[start of Supplied data]
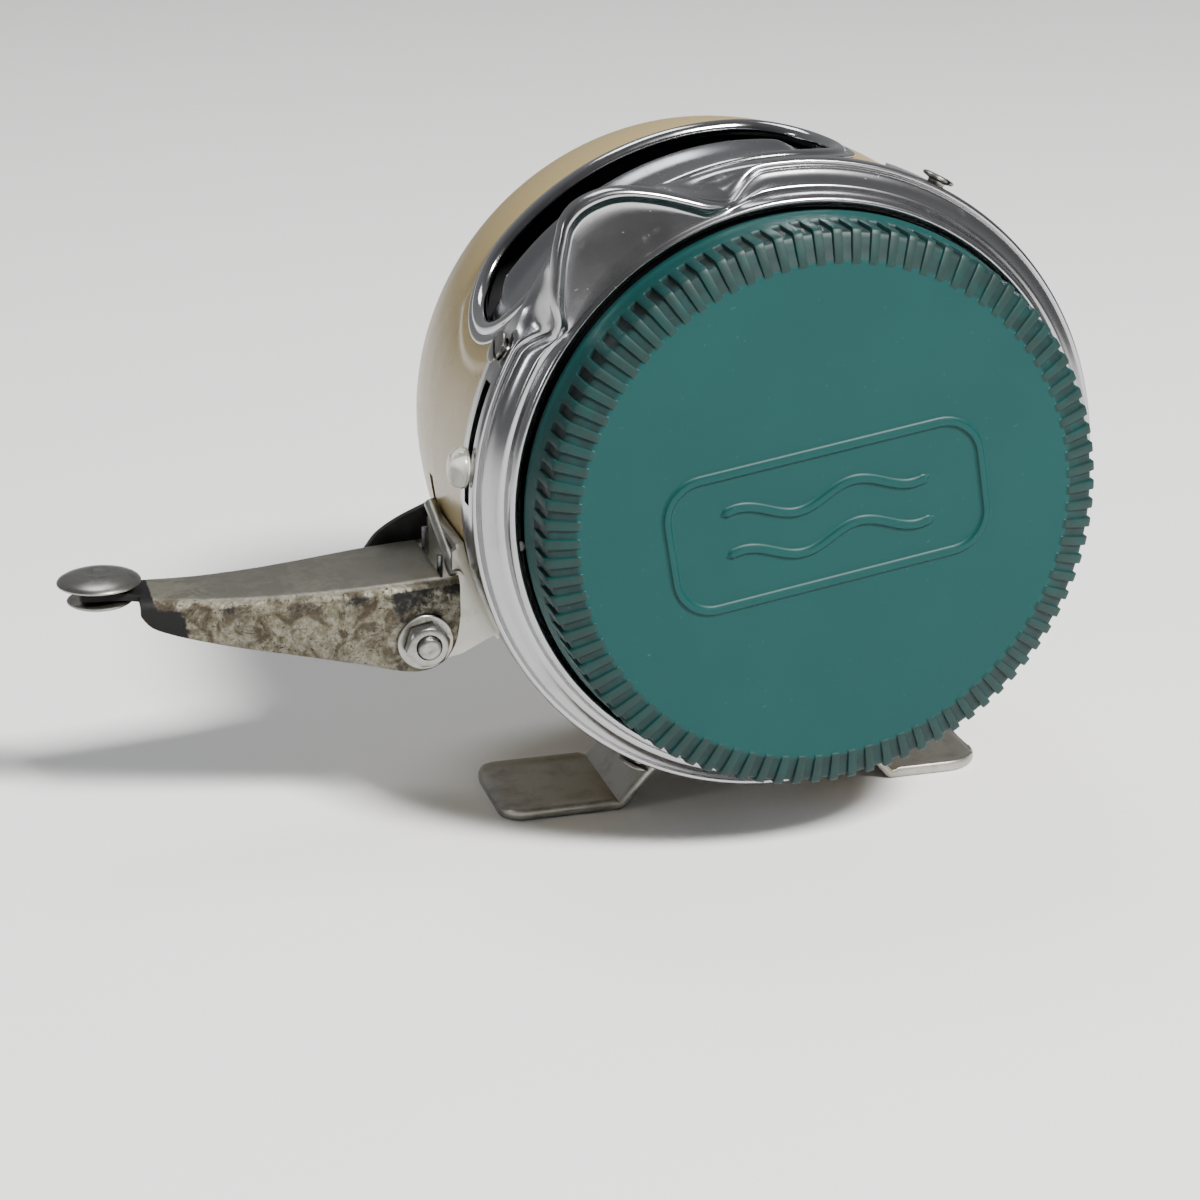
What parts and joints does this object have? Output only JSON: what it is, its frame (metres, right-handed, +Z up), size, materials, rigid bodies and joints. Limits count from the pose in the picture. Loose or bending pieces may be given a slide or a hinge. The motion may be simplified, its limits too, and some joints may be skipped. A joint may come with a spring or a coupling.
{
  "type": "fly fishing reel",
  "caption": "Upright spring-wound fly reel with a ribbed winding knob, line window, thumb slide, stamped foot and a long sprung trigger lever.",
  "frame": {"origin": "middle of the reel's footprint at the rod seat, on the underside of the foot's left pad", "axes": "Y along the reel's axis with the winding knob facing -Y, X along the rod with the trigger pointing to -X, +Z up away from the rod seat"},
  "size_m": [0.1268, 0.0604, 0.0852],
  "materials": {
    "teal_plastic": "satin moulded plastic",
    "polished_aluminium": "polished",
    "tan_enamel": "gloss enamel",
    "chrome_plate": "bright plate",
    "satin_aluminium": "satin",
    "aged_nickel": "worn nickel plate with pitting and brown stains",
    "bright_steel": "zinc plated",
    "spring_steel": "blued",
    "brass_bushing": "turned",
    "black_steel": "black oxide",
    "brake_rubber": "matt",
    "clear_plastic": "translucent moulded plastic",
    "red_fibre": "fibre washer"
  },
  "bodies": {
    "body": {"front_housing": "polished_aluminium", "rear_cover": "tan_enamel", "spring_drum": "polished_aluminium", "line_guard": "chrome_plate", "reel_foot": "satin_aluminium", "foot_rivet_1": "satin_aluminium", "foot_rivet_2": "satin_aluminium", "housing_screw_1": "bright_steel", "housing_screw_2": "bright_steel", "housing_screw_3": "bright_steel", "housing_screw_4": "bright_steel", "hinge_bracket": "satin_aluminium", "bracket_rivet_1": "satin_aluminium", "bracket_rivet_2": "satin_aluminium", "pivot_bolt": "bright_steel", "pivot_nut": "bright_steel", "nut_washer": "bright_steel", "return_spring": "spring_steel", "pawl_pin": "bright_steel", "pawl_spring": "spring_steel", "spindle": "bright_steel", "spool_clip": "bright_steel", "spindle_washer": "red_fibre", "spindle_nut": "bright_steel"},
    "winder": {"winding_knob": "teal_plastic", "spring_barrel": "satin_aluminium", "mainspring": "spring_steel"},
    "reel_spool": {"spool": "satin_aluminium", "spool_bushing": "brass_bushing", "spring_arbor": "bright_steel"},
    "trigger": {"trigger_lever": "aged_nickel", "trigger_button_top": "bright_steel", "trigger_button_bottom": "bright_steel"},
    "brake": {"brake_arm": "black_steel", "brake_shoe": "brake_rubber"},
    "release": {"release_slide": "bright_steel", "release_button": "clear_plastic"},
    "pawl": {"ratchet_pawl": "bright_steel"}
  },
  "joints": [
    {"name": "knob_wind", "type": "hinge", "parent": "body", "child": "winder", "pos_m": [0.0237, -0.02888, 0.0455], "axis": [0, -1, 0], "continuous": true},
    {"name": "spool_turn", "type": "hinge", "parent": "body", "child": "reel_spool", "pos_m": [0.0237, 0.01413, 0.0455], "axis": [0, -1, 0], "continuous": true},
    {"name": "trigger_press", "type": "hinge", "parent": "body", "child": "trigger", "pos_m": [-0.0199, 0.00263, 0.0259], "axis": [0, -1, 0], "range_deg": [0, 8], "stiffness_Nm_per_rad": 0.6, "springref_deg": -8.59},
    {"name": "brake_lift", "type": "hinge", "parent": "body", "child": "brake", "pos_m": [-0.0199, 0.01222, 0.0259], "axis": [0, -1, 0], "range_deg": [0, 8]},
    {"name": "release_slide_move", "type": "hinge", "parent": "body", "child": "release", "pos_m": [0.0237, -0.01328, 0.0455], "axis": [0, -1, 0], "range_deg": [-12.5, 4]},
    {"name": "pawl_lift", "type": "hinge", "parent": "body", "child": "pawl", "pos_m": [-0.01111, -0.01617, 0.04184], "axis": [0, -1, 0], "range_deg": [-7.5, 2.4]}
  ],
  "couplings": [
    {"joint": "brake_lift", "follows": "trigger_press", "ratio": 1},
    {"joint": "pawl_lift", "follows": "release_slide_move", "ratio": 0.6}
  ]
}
[end of Supplied data]
[start of Supplied data]
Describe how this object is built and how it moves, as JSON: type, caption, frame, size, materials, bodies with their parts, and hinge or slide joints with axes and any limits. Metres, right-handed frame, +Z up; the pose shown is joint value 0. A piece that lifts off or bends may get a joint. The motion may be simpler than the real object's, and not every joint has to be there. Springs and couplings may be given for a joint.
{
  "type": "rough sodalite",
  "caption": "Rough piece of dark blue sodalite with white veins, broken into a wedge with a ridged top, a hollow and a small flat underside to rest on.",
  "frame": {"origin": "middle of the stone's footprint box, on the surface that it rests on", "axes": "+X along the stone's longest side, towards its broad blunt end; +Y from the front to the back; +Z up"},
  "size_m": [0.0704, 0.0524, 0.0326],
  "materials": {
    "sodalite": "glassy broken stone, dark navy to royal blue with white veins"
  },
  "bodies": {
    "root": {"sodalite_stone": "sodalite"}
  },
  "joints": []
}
[end of Supplied data]
Job: Look through the data above. Each line containing the word "that" needs to be copied.

Result of this exercise:
Describe how this object is built and how it moves, as JSON: type, caption, frame, size, materials, bodies with their parts, and hinge or slide joints with axes and any limits. Metres, right-handed frame, +Z up; the pose shown is joint value 0. A piece that lifts off or bends may get a joint. The motion may be simpler than the real object's, and not every joint has to be there. Springs and couplings may be given for a joint.
  "frame": {"origin": "middle of the stone's footprint box, on the surface that it rests on", "axes": "+X along the stone's longest side, towards its broad blunt end; +Y from the front to the back; +Z up"},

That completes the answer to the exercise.